Yesterday, I stumbled upon an obscure video that resonated deeply with thoughts I’ve been having for a while. One idea in particular stood out:
“Creators create videos for the algorithm, not for the users”.
I had never thought about it that way before.
The video in question State of The Dead Internet explores the current state of the Internet and how it has changed. Some key takeaways:
- The Internet feels increasingly empty and artificial.
- Content is shallow, corporate, and often devoid of real passion.
- Many things used to be created for love of the craft, not just for money.
- Bots are everywhere, shaping discourse in unseen ways.
- Social media has become a tool for political manipulation rather than real discussion.
- Instead of dialogue, platforms encourage echo chambers where people just shout their beliefs.
- Billionaires shape the digital landscape, often with hidden agendas.
- The Internet is used for the exploitation of human attention and psychology.
- The sheer volume of conflicting information leads to demoralization, making it difficult to discern truth.
Watching this made me realize that the creator and I must have read or listened to many of the same things. These ideas aren’t appearing in a vacuum—there’s a growing awareness that something about the Internet has fundamentally changed.

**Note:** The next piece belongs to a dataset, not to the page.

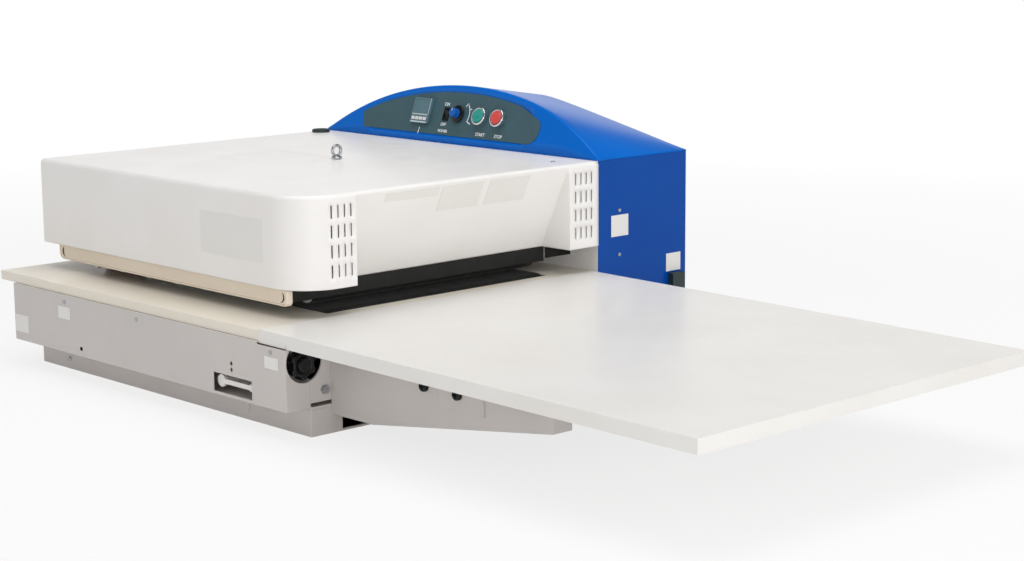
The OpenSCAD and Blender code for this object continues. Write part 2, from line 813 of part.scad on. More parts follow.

Works that made me more aware about society
- Noam Chomsky - Manufacturing Consent. Looking at media is never the same again
- Unabomber - Manifesto (via Luke Smith’s channel), about oversocialization
- Luke Smith’s channel
- Yuri Bezmienov lectures / interviews
- Jordan B. Peterson early lectures, work, interviews
- Voltaire - “tend your own garden”
I asked AI to suggest something for me to read or listen. It wrote:
- Edward Bernays - Propaganda → Bernays, the father of public relations, explains how mass opinion is shaped.

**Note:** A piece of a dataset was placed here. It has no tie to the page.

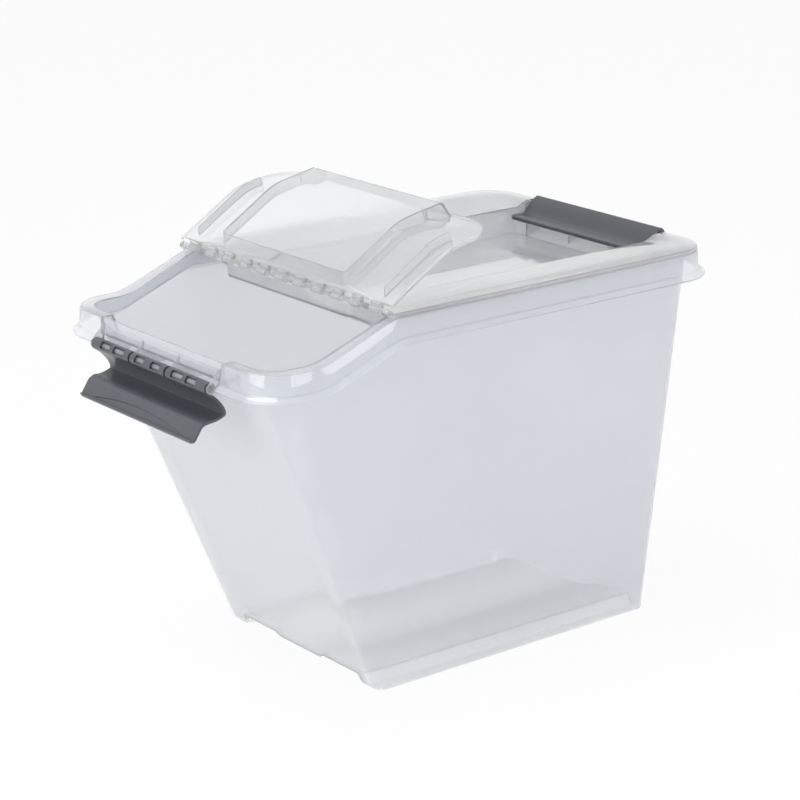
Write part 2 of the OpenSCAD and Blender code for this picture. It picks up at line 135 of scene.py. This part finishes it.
def new_material(name):
    mat = bpy.data.materials.new(name)
    mat.use_nodes = True
    nodes = mat.node_tree.nodes
    nodes.clear()
    out = nodes.new("ShaderNodeOutputMaterial")
    bsdf = nodes.new("ShaderNodeBsdfPrincipled")
    mat.node_tree.links.new(bsdf.outputs["BSDF"], out.inputs["Surface"])
    return mat, mat.node_tree, bsdf


def mould_group():
    """Slow ripple and fine grain of a moulded skin, as a height and a tone mask."""
    group = bpy.data.node_groups.new("mould_skin", "ShaderNodeTree")
    for name in ("Ripple Scale", "Grain Scale", "Grain Share"):
        group.interface.new_socket(name, in_out="INPUT", socket_type="NodeSocketFloat")
    for name in ("Height", "Tone"):
        group.interface.new_socket(name, in_out="OUTPUT", socket_type="NodeSocketFloat")
    nodes, links = group.nodes, group.links
    inp = nodes.new("NodeGroupInput")
    out = nodes.new("NodeGroupOutput")
    place = nodes.new("ShaderNodeTexCoord")
    noise = {}
    for name, detail in (("Ripple", RIPPLE_DETAIL), ("Grain", GRAIN_DETAIL)):
        node = nodes.new("ShaderNodeTexNoise")
        node.inputs["Detail"].default_value = detail
        links.new(place.outputs["Object"], node.inputs["Vector"])
        links.new(inp.outputs[name + " Scale"], node.inputs["Scale"])
        noise[name] = node.outputs["Fac"]
    part = combine(group, "MULTIPLY", noise["Grain"], inp.outputs["Grain Share"])
    height = combine(group, "ADD", noise["Ripple"], part)
    links.new(height, out.inputs["Height"])
    links.new(noise["Ripple"], out.inputs["Tone"])
    return group


MOULD = mould_group()


def mould_skin(tree, bsdf, skin, lift, tones):
    """Give a material the moulded skin: its tone as colour and its height as bumps."""
    node = tree.nodes.new("ShaderNodeGroup")
    node.node_tree = MOULD
    for name, value in zip(("Ripple Scale", "Grain Scale", "Grain Share"), skin):
        node.inputs[name].default_value = value
    ramp = tree.nodes.new("ShaderNodeMix")
    ramp.data_type = "RGBA"
    ramp.inputs["A"].default_value = (*tones[0], 1.0)
    ramp.inputs["B"].default_value = (*tones[1], 1.0)
    tree.links.new(node.outputs["Tone"], ramp.inputs["Factor"])
    tree.links.new(ramp.outputs["Result"], bsdf.inputs["Base Color"])
    bump = tree.nodes.new("ShaderNodeBump")
    bump.inputs["Strength"].default_value = lift[0]
    bump.inputs["Distance"].default_value = lift[1]
    tree.links.new(node.outputs["Height"], bump.inputs["Height"])
    tree.links.new(bump.outputs["Normal"], bsdf.inputs["Normal"])


def clear_plastic(name, tones, clearness):
    mat, tree, bsdf = new_material(name)
    mould_skin(tree, bsdf, CLEAR_SKIN, CLEAR_LIFT, tones)
    bsdf.inputs["Roughness"].default_value = CLEAR_ROUGHNESS
    bsdf.inputs["IOR"].default_value = CLEAR_INDEX
    bsdf.inputs["Transmission Weight"].default_value = clearness
    bsdf.inputs["Coat Weight"].default_value = CLEAR_COAT
    bsdf.inputs["Coat Roughness"].default_value = COAT_ROUGHNESS
    return mat, tree, bsdf


def floor_mask(tree):
    """One on the tub's floor inside the walls, and nought elsewhere."""
    place = tree.nodes.new("ShaderNodeTexCoord")
    centre = tree.nodes.new("ShaderNodeMapping")
    centre.inputs["Location"].default_value = (0.0, -FLOOR_MIDDLE_Y, 0.0)
    tree.links.new(place.outputs["Object"], centre.inputs["Vector"])
    away = tree.nodes.new("ShaderNodeVectorMath")
    away.operation = "ABSOLUTE"
    tree.links.new(centre.outputs["Vector"], away.inputs[0])
    split = tree.nodes.new("ShaderNodeSeparateXYZ")
    tree.links.new(away.outputs["Vector"], split.inputs["Vector"])
    mask = combine(tree, "LESS_THAN", split.outputs["Z"], FLOOR_TOP_Z)
    for axis, limit in (("X", FLOOR_HALF_X), ("Y", FLOOR_REACH_Y)):
        within = combine(tree, "LESS_THAN", split.outputs[axis], limit)
        mask = combine(tree, "MULTIPLY", mask, within)
    return mask


def tub_plastic():
    """Clear plastic whose floor has a fine, rougher frosting that hides the steps under it, and a
    whiter colour there that is painted light, standing in for the light falling on the floor from
    above through the mouth.
    """
    mat, tree, bsdf = clear_plastic("tub_plastic", TUB_TONES, TUB_CLEARNESS)
    mask = floor_mask(tree)
    rough = tree.nodes.new("ShaderNodeMapRange")
    rough.inputs["To Min"].default_value = CLEAR_ROUGHNESS
    rough.inputs["To Max"].default_value = FROST_ROUGHNESS
    tree.links.new(mask, rough.inputs["Value"])
    tree.links.new(rough.outputs["Result"], bsdf.inputs["Roughness"])
    # Painted light: the floor's colour is blended towards white, in place of the light that falls
    # on it through the mouth.
    painted_light = tree.nodes.new("ShaderNodeMix")
    painted_light.data_type = "RGBA"
    tree.links.new(mask, painted_light.inputs["Factor"])
    tree.links.new(bsdf.inputs["Base Color"].links[0].from_socket, painted_light.inputs["A"])
    painted_light.inputs["B"].default_value = (*PAINTED_FLOOR_LIGHT, 1.0)
    tree.links.new(painted_light.outputs["Result"], bsdf.inputs["Base Color"])
    return mat


def lid_plastic():
    return clear_plastic("lid_plastic", LID_TONES, LID_CLEARNESS)[0]


def smoke_plastic():
    mat, tree, bsdf = new_material("smoke_plastic")
    mould_skin(tree, bsdf, SMOKE_SKIN, SMOKE_LIFT, SMOKE_TONES)
    bsdf.inputs["Roughness"].default_value = SMOKE_ROUGHNESS
    bsdf.inputs["IOR"].default_value = SMOKE_INDEX
    return mat


TUB = tub_plastic()
LID = lid_plastic()
CLIP = smoke_plastic()


# ---------------------------------------------------------------- mouldings
# Corners closer than this are one corner, and an edge that turns more than the crease is crisp.
WELD = 0.00001
CREASE = math.radians(32)


def moulding(name, node, body, material):
    """Joined copy of a CAD node with smooth faces and crisp edges."""
    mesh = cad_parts[node].data.copy()
    mesh.name = name
    work = bmesh.new()
    work.from_mesh(mesh)
    bmesh.ops.remove_doubles(work, verts=work.verts, dist=WELD)
    for face in work.faces:
        face.smooth = True
    for edge in work.edges:
        edge.smooth = len(edge.link_faces) == 2 and edge.calc_face_angle(0.0) < CREASE
    work.to_mesh(mesh)
    work.free()
    if "custom_normal" in mesh.attributes:
        mesh.attributes.remove(mesh.attributes["custom_normal"])
    mesh.materials.clear()
    mesh.materials.append(material)
    piece = bpy.data.objects.new(name, mesh)
    bpy.context.scene.collection.objects.link(piece)
    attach(piece, body)
    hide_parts(node)


moulding("clear_tub", "tub", "bin", TUB)
moulding("clear_rear_lid", "rear_lid", "bin", LID)
moulding("clear_front_flap", "front_flap", "flap", LID)
moulding("smoke_front_clip", "front_clip", "front_latch", CLIP)
moulding("smoke_rear_clip", "rear_clip", "rear_latch", CLIP)


# ---------------------------------------------------------------- studio
FLOOR_HALF_SIZE = 6.0
FLOOR_PAINT = (0.92, 0.92, 0.92)
FLOOR_GLOW_SHARE = 0.94
FILL_COLOUR = (0.97, 0.98, 1.0)
FILL_STRENGTH = 0.5
WHITE = (1.0, 1.0, 1.0)

# Name, place, the point it faces, width and height, and power of each lamp.
SOFTBOXES = (
    ("front_softbox", (0.2, -2.2, 0.75), (0, -0.2, 0.2), (1.5, 1.1), 22.0),
    ("side_softbox", (2.2, 0.3, 0.75), (0, 0, 0.2), (1.5, 1.1), 19.0),
    ("top_softbox", (-0.3, -0.6, 2.1), (0, 0, 0.2), (1.0, 1.0), 17.0),
)


def backdrop_rays(tree):
    """One for rays from the camera, a mirror reflection or through clear plastic."""
    path = tree.nodes.new("ShaderNodeLightPath")
    seen = path.outputs["Is Camera Ray"]
    for kind in ("Is Glossy Ray", "Is Transmission Ray"):
        seen = combine(tree, "MAXIMUM", seen, path.outputs[kind])
    return seen


def blend(tree, share, first, second, out):
    """Send a blend of two shaders to the output, with the second one's share."""
    mix = tree.nodes.new("ShaderNodeMixShader")
    tree.links.new(share, mix.inputs["Fac"])
    tree.links.new(first, mix.inputs[1])
    tree.links.new(second, mix.inputs[2])
    tree.links.new(mix.outputs["Shader"], out.inputs["Surface"])


def floor_paint():
    """White paint that also glows where the backdrop is seen, so that it has no edge."""
    mat = bpy.data.materials.new("studio_floor")
    mat.use_nodes = True
    tree = mat.node_tree
    tree.nodes.clear()
    out = tree.nodes.new("ShaderNodeOutputMaterial")
    paint = tree.nodes.new("ShaderNodeBsdfDiffuse")
    paint.inputs["Color"].default_value = (*FLOOR_PAINT, 1.0)
    glow = tree.nodes.new("ShaderNodeEmission")
    glow.inputs["Color"].default_value = (*WHITE, 1.0)
    share = combine(tree, "MULTIPLY", backdrop_rays(tree), FLOOR_GLOW_SHARE)
    blend(tree, share, paint.outputs["BSDF"], glow.outputs["Emission"], out)
    return mat


def add_floor():
    work = bmesh.new()
    bmesh.ops.create_grid(work, x_segments=1, y_segments=1, size=FLOOR_HALF_SIZE)
    mesh = bpy.data.meshes.new("studio_floor")
    work.to_mesh(mesh)
    work.free()
    mesh.materials.append(floor_paint())
    floor = bpy.data.objects.new("studio_floor", mesh)
    bpy.context.scene.collection.objects.link(floor)


def background(tree, colour, strength):
    node = tree.nodes.new("ShaderNodeBackground")
    node.inputs["Color"].default_value = (*colour, 1.0)
    node.inputs["Strength"].default_value = strength
    return node.outputs["Background"]


def add_world():
    """Soft fill light, with plain white where the backdrop is seen."""
    world = bpy.data.worlds.new("studio")
    bpy.context.scene.world = world
    world.use_nodes = True
    tree = world.node_tree
    tree.nodes.clear()
    out = tree.nodes.new("ShaderNodeOutputWorld")
    fill = background(tree, FILL_COLOUR, FILL_STRENGTH)
    white = background(tree, WHITE, 1.0)
    blend(tree, backdrop_rays(tree), fill, white, out)


def add_softbox(name, place, aim, size, watts):
    data = bpy.data.lights.new(name, "AREA")
    data.shape = "RECTANGLE"
    data.size, data.size_y = size
    data.energy = watts
    lamp = bpy.data.objects.new(name, data)
    bpy.context.scene.collection.objects.link(lamp)
    lamp.location = place
    lamp.rotation_mode = "QUATERNION"
    lamp.rotation_quaternion = (Vector(aim) - Vector(place)).to_track_quat("-Z", "Y")


add_floor()
add_world()
for softbox in SOFTBOXES:
    add_softbox(*softbox)

scene = bpy.context.scene
scene.view_settings.view_transform = "Standard"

- Christopher Lasch - The Culture of Narcissism → A critique of modern culture’s obsession with self-image and external validation.

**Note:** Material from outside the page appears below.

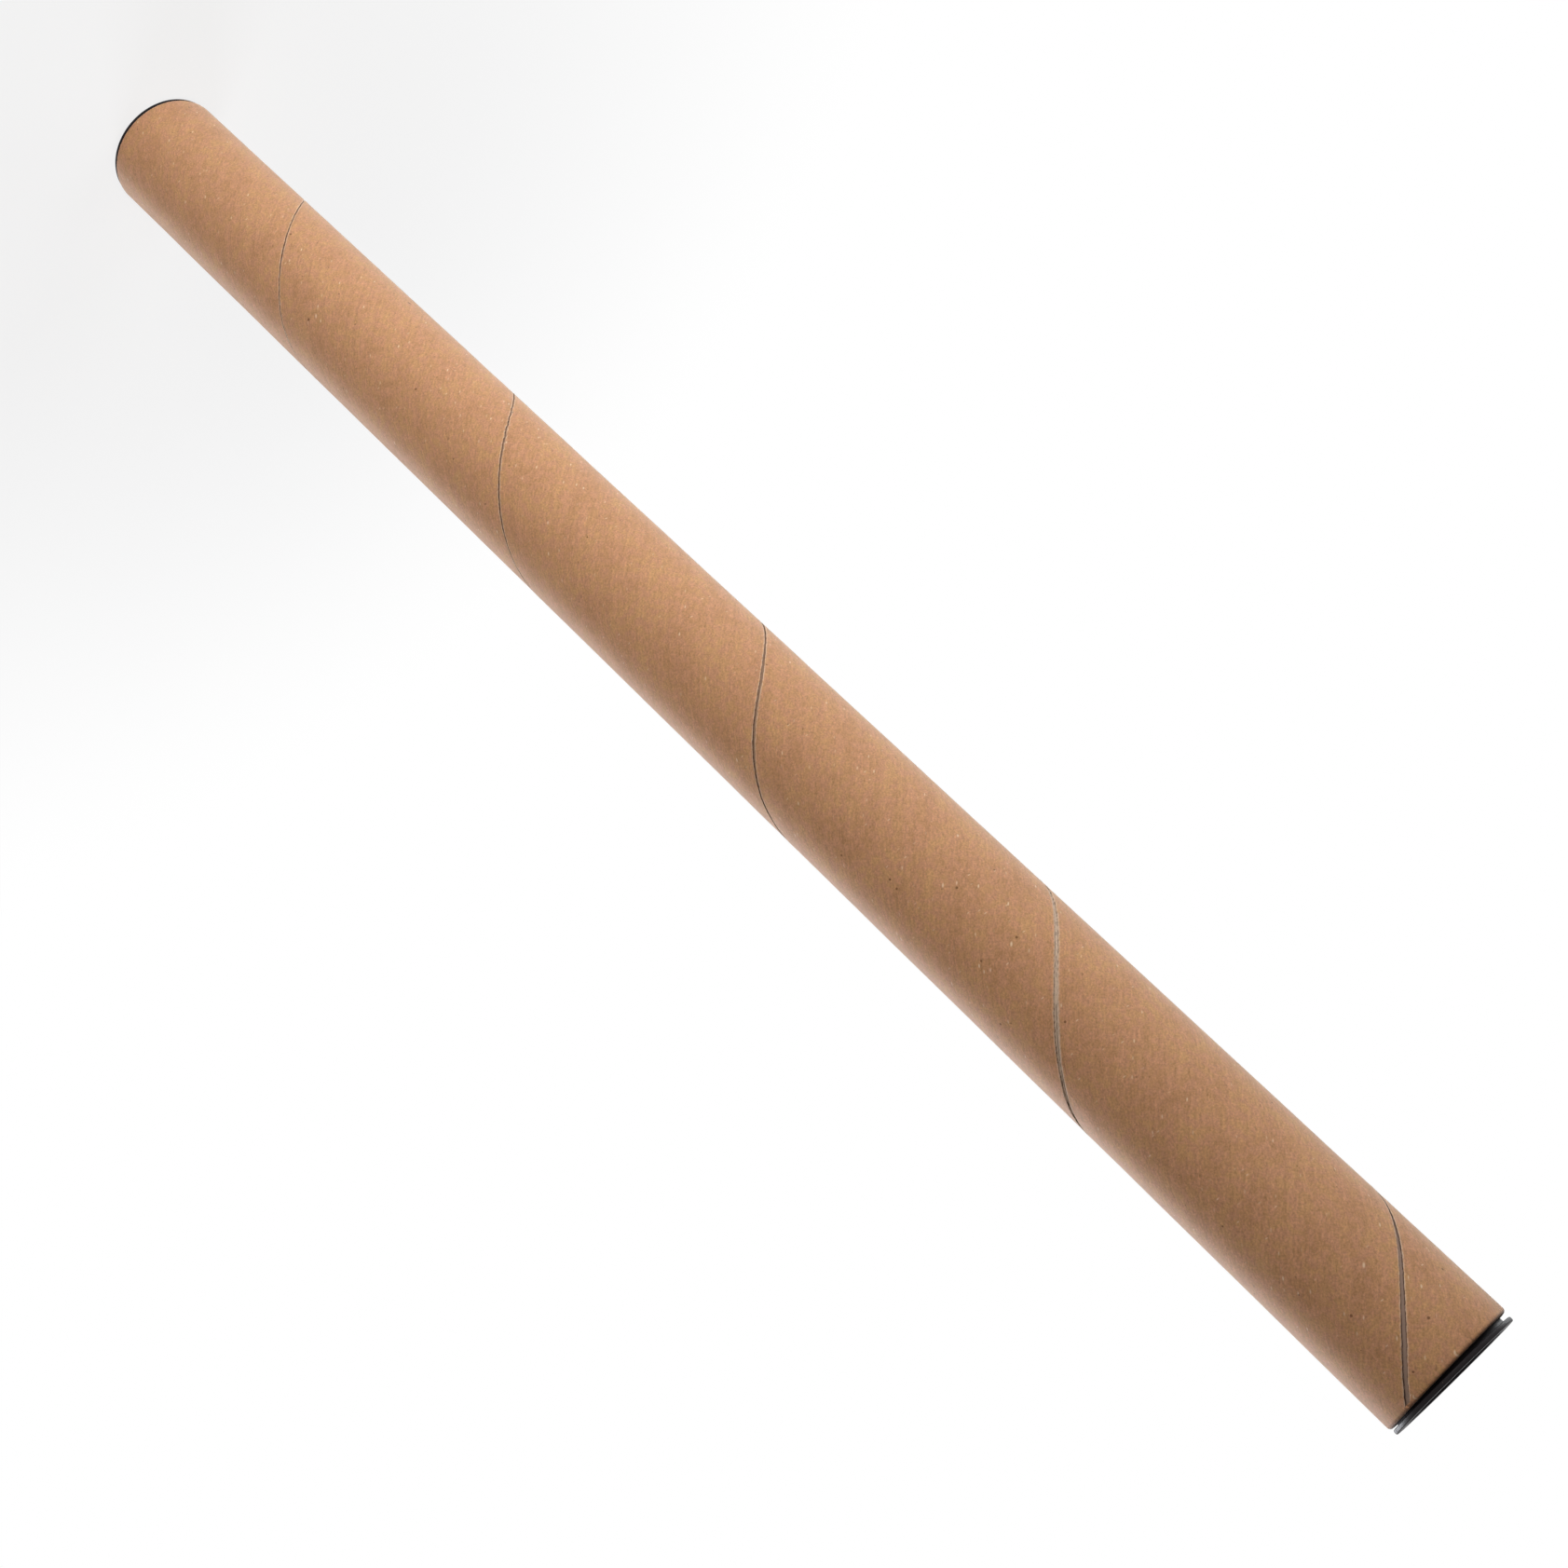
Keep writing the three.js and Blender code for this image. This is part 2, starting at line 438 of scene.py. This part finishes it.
# The specks and flecks that stand out on the front, in millimetres: their places along the strip and across
# it, and their radii
dark_specks = [
    (-42, 1.5, 0.4), (-26, 36, 0.55), (-16.5, 10, 0.5), (6, 43.5, 0.4), (37, 64, 0.3), (84.5, 0.5, 0.4),
    (272.5, 21, 0.3), (278, 33, 0.35), (280, 34.5, 0.35), (280, 48, 0.4), (290.5, 61, 0.4),
    (295.5, 53.5, 0.3), (382, 3.5, 0.35), (437, 59, 0.4), (510.5, 5, 0.4), (520.5, 2, 0.3),
]
pale_flecks = [
    (-19.5, 13, 0.35), (-17, 12.5, 0.5), (-15.5, 14, 0.4), (-6.5, 37, 0.4), (14.5, 64, 0.35),
    (91.5, 0.5, 0.4), (95.5, 1, 0.35), (107, 21.5, 0.4), (115.5, 0.5, 0.4), (267, 47.5, 0.4),
    (279.5, 45, 0.45), (291.5, 32.5, 0.4), (292, 60, 0.5), (296.5, 53, 0.4), (427.5, 61.5, 0.5),
    (431, 46, 0.4), (504.5, 4, 0.4), (516.5, 9.5, 0.4),
]

# The flecks are drawn out along the strip: this share as wide as they are long
fleck_width_share = 0.45


def kraft_finish():
    """Kraft paper: mottled tan, streaked along the strip, with pale fibres and dark specks. Beside the seam
    it
    is paler over the raised lip: partly wear, partly a painted highlight.
    """
    deep_tan = (0.505, 0.268, 0.138, 1)
    light_tan = (0.57, 0.32, 0.155, 1)
    ruddy_tan = (0.565, 0.296, 0.172, 1)
    pale_fibre = (0.83, 0.64, 0.45, 1)
    brown_speck = (0.13, 0.055, 0.028, 1)
    # Paler paper beside the seam: partly frayed, worn paper, partly a painted highlight on the raised lip
    worn_and_highlit_paper = (0.78, 0.61, 0.47, 1)
    kraft = Finish("kraft_paper", Specular_IOR_Level=0.12, Sheen_Weight=0.42, Sheen_Roughness=0.4)
    along, across, _ = kraft.axes(kraft.node("ShaderNodeUVMap", {"uv_map": "paper"}, {}))
    strip = kraft.vector(along, across)
    drawn_out = kraft.vector(along * fleck_width_share, across)
    slanted = kraft.vector(along * 0.75 + across * 0.62, across * 0.28 - along * 0.22)

    patches = kraft.noise(strip, 0.11, 3.0)
    mottle = kraft.noise(strip, 0.42, 4.0, 0.6)
    streaks = kraft.noise(kraft.vector(along * 0.06, across), 0.8, 3.0, 0.6)
    fibres = kraft.noise(kraft.vector(along * 0.36, across), 1.8, 5.0, 0.68)
    grain = kraft.noise(strip, 2.2, 4.0, 0.68)

    colour = kraft.mix(patches.ramp(0.32, 0.68), deep_tan, light_tan)
    colour = kraft.mix(mottle.ramp(0.4, 0.62), colour, ruddy_tan)
    tone = 1.0 + 0.3 * (streaks - 0.5) + 0.85 * (fibres - 0.5) + 1.15 * (grain - 0.5)
    colour = kraft.scaled(colour, tone)

    near, (chance, _, _) = kraft.cells(kraft.vector(along * 0.34, across), 0.8)
    pale = near.ramp(0.18, 0.05) * chance.ramp(0.5, 1.0) * 0.85
    near, (chance, _, _) = kraft.cells(slanted, 0.9)
    pale = pale + near.ramp(0.16, 0.05) * chance.ramp(0.6, 1.0) * 0.65
    for place_along, place_across, radius in pale_flecks:
        from_fleck = kraft.distance(drawn_out, (place_along * fleck_width_share, place_across, 0))
        pale = pale + 0.75 * from_fleck.ramp(0.7 * radius, 0.2 * radius)
    colour = kraft.mix(pale, colour, pale_fibre)

    near, (chance, size, _) = kraft.cells(strip, 0.32)
    specks = (size * 0.075 + 0.035 - near).ramp(0.0, 0.03) * chance.ramp(0.45, 0.95)
    near, (chance, _, _) = kraft.cells(kraft.vector(along * 0.5, across), 0.5)
    specks = specks * 0.8 + near.ramp(0.14, 0.05) * chance.ramp(0.7, 1.0) * 0.45
    for place_along, place_across, radius in dark_specks:
        from_speck = kraft.distance(strip, (place_along, place_across, 0))
        specks = specks + 0.75 * from_speck.ramp(radius, 0.5 * radius)
    colour = kraft.mix(specks, colour, brown_speck)

    from_edge, _, _ = kraft.axes(kraft.node("ShaderNodeUVMap", {"uv_map": "edge"}, {}))
    # Partly wear and partly painted highlight: paler paper over the raised lip beside the seam, where the
    # frayed edge is pale and the lip catches light
    wear_and_lip_highlight = from_edge.ramp(0.4, 0.08) * (0.25 + 0.75 * kraft.noise(strip, 0.9, 3.0).ramp(0.35, 0.6))
    colour = kraft.mix(wear_and_lip_highlight * 0.6, colour, worn_and_highlit_paper)
    kraft.feed("Base Color", colour)

    kraft.feed("Roughness", 0.6 + 0.2 * fibres + 0.1 * mottle)
    relief = fibres * 0.8 + grain * 0.6 + mottle * 0.8 + pale * 0.35 - specks * 0.2
    kraft.feed("Normal", kraft.bump(relief, 0.07 * mm))
    return kraft.material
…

- Theodore Dalrymple - Life at the Bottom → Essays on the consequences of cultural decay and victim mentality. Julius Evola - Revolt Against the Modern World → A highly controversial but interesting critique of modernity from a metaphysical angle.
- James Burnham - The Managerial Revolution → Explores how power is shifting from traditional rulers to bureaucratic elites.
- Michel Foucault - Discipline and Punish → How systems of power control individuals.
- Jacques Ellul - The Technological Society → How technology dictates society, rather than the other way around.
At the beginning The Internet was developed often by people. There were also small companies there.
Now the Internet is guided by big tech. It decides what happens there.